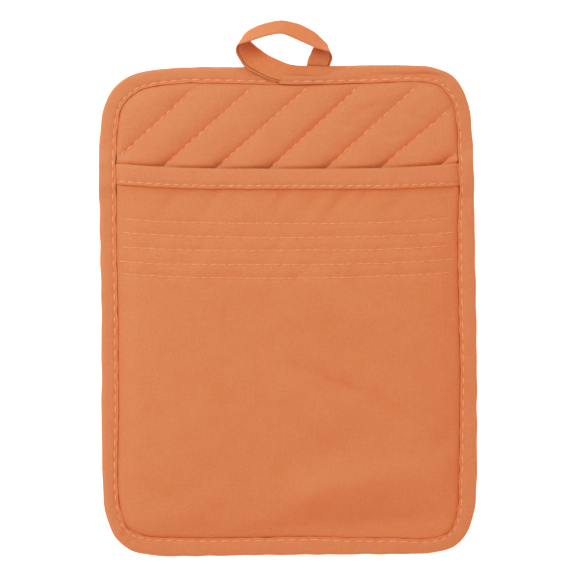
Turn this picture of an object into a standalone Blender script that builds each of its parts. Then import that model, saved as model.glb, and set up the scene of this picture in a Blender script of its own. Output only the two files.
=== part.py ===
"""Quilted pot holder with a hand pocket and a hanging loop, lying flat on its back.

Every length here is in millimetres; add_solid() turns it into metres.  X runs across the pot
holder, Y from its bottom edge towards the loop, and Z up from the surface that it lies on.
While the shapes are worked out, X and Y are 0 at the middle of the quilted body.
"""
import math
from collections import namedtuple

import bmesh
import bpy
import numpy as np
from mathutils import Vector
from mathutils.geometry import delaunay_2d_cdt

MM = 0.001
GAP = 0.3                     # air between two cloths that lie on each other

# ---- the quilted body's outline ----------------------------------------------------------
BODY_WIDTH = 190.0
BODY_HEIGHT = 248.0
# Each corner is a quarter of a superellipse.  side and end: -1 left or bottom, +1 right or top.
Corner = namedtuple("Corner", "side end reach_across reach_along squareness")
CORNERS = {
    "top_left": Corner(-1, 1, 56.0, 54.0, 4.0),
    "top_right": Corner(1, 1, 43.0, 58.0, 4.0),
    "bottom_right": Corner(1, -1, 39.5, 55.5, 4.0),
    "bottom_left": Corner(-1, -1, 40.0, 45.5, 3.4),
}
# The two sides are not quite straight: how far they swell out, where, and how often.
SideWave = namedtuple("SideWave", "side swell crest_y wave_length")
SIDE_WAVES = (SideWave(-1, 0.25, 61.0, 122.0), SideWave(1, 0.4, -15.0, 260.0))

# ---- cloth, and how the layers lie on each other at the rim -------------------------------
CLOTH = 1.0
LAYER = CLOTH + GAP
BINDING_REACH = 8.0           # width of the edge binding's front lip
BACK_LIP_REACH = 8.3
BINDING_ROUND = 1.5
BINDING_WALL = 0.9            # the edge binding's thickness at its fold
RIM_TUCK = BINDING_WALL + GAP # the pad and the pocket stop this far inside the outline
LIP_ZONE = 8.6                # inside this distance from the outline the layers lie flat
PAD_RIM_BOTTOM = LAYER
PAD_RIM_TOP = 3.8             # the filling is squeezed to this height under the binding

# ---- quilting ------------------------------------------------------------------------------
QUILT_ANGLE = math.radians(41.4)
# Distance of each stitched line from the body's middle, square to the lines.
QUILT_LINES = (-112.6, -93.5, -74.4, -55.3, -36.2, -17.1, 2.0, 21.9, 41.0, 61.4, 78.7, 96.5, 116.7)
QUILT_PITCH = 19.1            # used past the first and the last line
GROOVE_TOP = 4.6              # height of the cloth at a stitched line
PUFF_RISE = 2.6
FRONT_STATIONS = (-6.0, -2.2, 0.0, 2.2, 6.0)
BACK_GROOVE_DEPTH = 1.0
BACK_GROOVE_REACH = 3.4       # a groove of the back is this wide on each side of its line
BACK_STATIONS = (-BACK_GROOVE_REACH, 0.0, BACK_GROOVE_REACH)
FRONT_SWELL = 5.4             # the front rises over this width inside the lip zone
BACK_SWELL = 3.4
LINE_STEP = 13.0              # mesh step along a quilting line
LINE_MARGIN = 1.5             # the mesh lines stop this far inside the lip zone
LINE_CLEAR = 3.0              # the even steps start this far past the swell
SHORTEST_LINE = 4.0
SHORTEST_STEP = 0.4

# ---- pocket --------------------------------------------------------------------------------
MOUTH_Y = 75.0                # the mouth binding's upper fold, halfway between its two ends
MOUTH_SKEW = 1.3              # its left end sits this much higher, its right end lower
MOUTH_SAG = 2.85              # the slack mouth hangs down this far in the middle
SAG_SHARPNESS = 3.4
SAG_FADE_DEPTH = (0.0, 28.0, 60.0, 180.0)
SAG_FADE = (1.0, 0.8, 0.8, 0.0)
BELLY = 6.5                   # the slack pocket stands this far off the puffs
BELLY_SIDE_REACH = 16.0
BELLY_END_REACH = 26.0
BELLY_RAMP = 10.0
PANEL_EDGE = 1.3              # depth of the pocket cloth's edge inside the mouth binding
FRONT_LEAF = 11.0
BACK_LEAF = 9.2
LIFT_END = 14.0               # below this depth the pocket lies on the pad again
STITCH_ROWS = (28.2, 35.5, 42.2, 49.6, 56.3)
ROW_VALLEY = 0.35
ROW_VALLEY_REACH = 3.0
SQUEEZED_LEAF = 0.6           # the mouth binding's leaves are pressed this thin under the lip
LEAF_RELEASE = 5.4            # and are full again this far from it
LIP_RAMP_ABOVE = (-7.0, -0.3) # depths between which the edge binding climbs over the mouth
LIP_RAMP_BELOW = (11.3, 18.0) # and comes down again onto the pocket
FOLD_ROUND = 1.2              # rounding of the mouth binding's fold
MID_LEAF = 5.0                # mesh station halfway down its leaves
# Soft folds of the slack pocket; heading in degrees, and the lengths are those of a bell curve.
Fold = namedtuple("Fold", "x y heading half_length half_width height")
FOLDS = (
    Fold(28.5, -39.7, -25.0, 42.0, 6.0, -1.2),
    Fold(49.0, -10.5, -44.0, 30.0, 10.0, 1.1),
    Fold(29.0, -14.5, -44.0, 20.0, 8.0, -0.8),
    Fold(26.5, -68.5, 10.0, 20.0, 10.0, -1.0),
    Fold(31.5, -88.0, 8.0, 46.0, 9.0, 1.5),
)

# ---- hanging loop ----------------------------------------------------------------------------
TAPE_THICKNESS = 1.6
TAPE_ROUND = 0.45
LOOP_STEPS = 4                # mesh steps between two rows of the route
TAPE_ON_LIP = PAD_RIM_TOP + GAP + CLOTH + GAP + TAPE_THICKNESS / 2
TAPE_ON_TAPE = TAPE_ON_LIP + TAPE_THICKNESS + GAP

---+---

Task description.
Reproduce the data shown above exactly.

Reply.
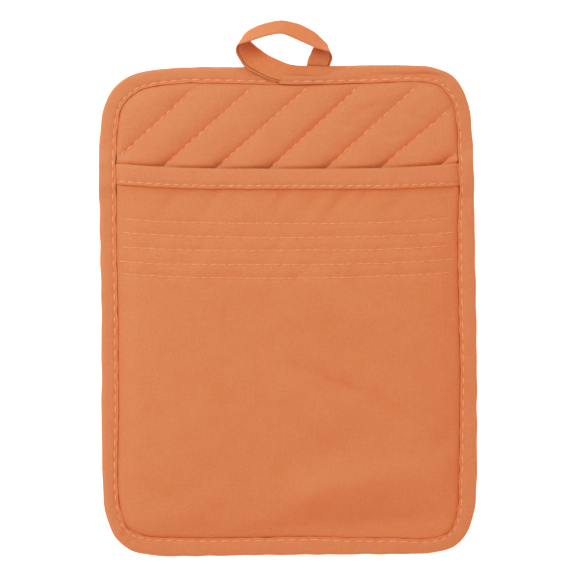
Turn this picture of an object into a standalone Blender script that builds each of its parts. Then import that model, saved as model.glb, and set up the scene of this picture in a Blender script of its own. Output only the two files.
=== part.py ===
"""Quilted pot holder with a hand pocket and a hanging loop, lying flat on its back.

Every length here is in millimetres; add_solid() turns it into metres.  X runs across the pot
holder, Y from its bottom edge towards the loop, and Z up from the surface that it lies on.
While the shapes are worked out, X and Y are 0 at the middle of the quilted body.
"""
import math
from collections import namedtuple

import bmesh
import bpy
import numpy as np
from mathutils import Vector
from mathutils.geometry import delaunay_2d_cdt

MM = 0.001
GAP = 0.3                     # air between two cloths that lie on each other

# ---- the quilted body's outline ----------------------------------------------------------
BODY_WIDTH = 190.0
BODY_HEIGHT = 248.0
# Each corner is a quarter of a superellipse.  side and end: -1 left or bottom, +1 right or top.
Corner = namedtuple("Corner", "side end reach_across reach_along squareness")
CORNERS = {
    "top_left": Corner(-1, 1, 56.0, 54.0, 4.0),
    "top_right": Corner(1, 1, 43.0, 58.0, 4.0),
    "bottom_right": Corner(1, -1, 39.5, 55.5, 4.0),
    "bottom_left": Corner(-1, -1, 40.0, 45.5, 3.4),
}
# The two sides are not quite straight: how far they swell out, where, and how often.
SideWave = namedtuple("SideWave", "side swell crest_y wave_length")
SIDE_WAVES = (SideWave(-1, 0.25, 61.0, 122.0), SideWave(1, 0.4, -15.0, 260.0))

# ---- cloth, and how the layers lie on each other at the rim -------------------------------
CLOTH = 1.0
LAYER = CLOTH + GAP
BINDING_REACH = 8.0           # width of the edge binding's front lip
BACK_LIP_REACH = 8.3
BINDING_ROUND = 1.5
BINDING_WALL = 0.9            # the edge binding's thickness at its fold
RIM_TUCK = BINDING_WALL + GAP # the pad and the pocket stop this far inside the outline
LIP_ZONE = 8.6                # inside this distance from the outline the layers lie flat
PAD_RIM_BOTTOM = LAYER
PAD_RIM_TOP = 3.8             # the filling is squeezed to this height under the binding

# ---- quilting ------------------------------------------------------------------------------
QUILT_ANGLE = math.radians(41.4)
# Distance of each stitched line from the body's middle, square to the lines.
QUILT_LINES = (-112.6, -93.5, -74.4, -55.3, -36.2, -17.1, 2.0, 21.9, 41.0, 61.4, 78.7, 96.5, 116.7)
QUILT_PITCH = 19.1            # used past the first and the last line
GROOVE_TOP = 4.6              # height of the cloth at a stitched line
PUFF_RISE = 2.6
FRONT_STATIONS = (-6.0, -2.2, 0.0, 2.2, 6.0)
BACK_GROOVE_DEPTH = 1.0
BACK_GROOVE_REACH = 3.4       # a groove of the back is this wide on each side of its line
BACK_STATIONS = (-BACK_GROOVE_REACH, 0.0, BACK_GROOVE_REACH)
FRONT_SWELL = 5.4             # the front rises over this width inside the lip zone
BACK_SWELL = 3.4
LINE_STEP = 13.0              # mesh step along a quilting line
LINE_MARGIN = 1.5             # the mesh lines stop this far inside the lip zone
LINE_CLEAR = 3.0              # the even steps start this far past the swell
SHORTEST_LINE = 4.0
SHORTEST_STEP = 0.4

# ---- pocket --------------------------------------------------------------------------------
MOUTH_Y = 75.0                # the mouth binding's upper fold, halfway between its two ends
MOUTH_SKEW = 1.3              # its left end sits this much higher, its right end lower
MOUTH_SAG = 2.85              # the slack mouth hangs down this far in the middle
SAG_SHARPNESS = 3.4
SAG_FADE_DEPTH = (0.0, 28.0, 60.0, 180.0)
SAG_FADE = (1.0, 0.8, 0.8, 0.0)
BELLY = 6.5                   # the slack pocket stands this far off the puffs
BELLY_SIDE_REACH = 16.0
BELLY_END_REACH = 26.0
BELLY_RAMP = 10.0
PANEL_EDGE = 1.3              # depth of the pocket cloth's edge inside the mouth binding
FRONT_LEAF = 11.0
BACK_LEAF = 9.2
LIFT_END = 14.0               # below this depth the pocket lies on the pad again
STITCH_ROWS = (28.2, 35.5, 42.2, 49.6, 56.3)
ROW_VALLEY = 0.35
ROW_VALLEY_REACH = 3.0
SQUEEZED_LEAF = 0.6           # the mouth binding's leaves are pressed this thin under the lip
LEAF_RELEASE = 5.4            # and are full again this far from it
LIP_RAMP_ABOVE = (-7.0, -0.3) # depths between which the edge binding climbs over the mouth
LIP_RAMP_BELOW = (11.3, 18.0) # and comes down again onto the pocket
FOLD_ROUND = 1.2              # rounding of the mouth binding's fold
MID_LEAF = 5.0                # mesh station halfway down its leaves
# Soft folds of the slack pocket; heading in degrees, and the lengths are those of a bell curve.
Fold = namedtuple("Fold", "x y heading half_length half_width height")
FOLDS = (
    Fold(28.5, -39.7, -25.0, 42.0, 6.0, -1.2),
    Fold(49.0, -10.5, -44.0, 30.0, 10.0, 1.1),
    Fold(29.0, -14.5, -44.0, 20.0, 8.0, -0.8),
    Fold(26.5, -68.5, 10.0, 20.0, 10.0, -1.0),
    Fold(31.5, -88.0, 8.0, 46.0, 9.0, 1.5),
)

# ---- hanging loop ----------------------------------------------------------------------------
TAPE_THICKNESS = 1.6
TAPE_ROUND = 0.45
LOOP_STEPS = 4                # mesh steps between two rows of the route
TAPE_ON_LIP = PAD_RIM_TOP + GAP + CLOTH + GAP + TAPE_THICKNESS / 2
TAPE_ON_TAPE = TAPE_ON_LIP + TAPE_THICKNESS + GAP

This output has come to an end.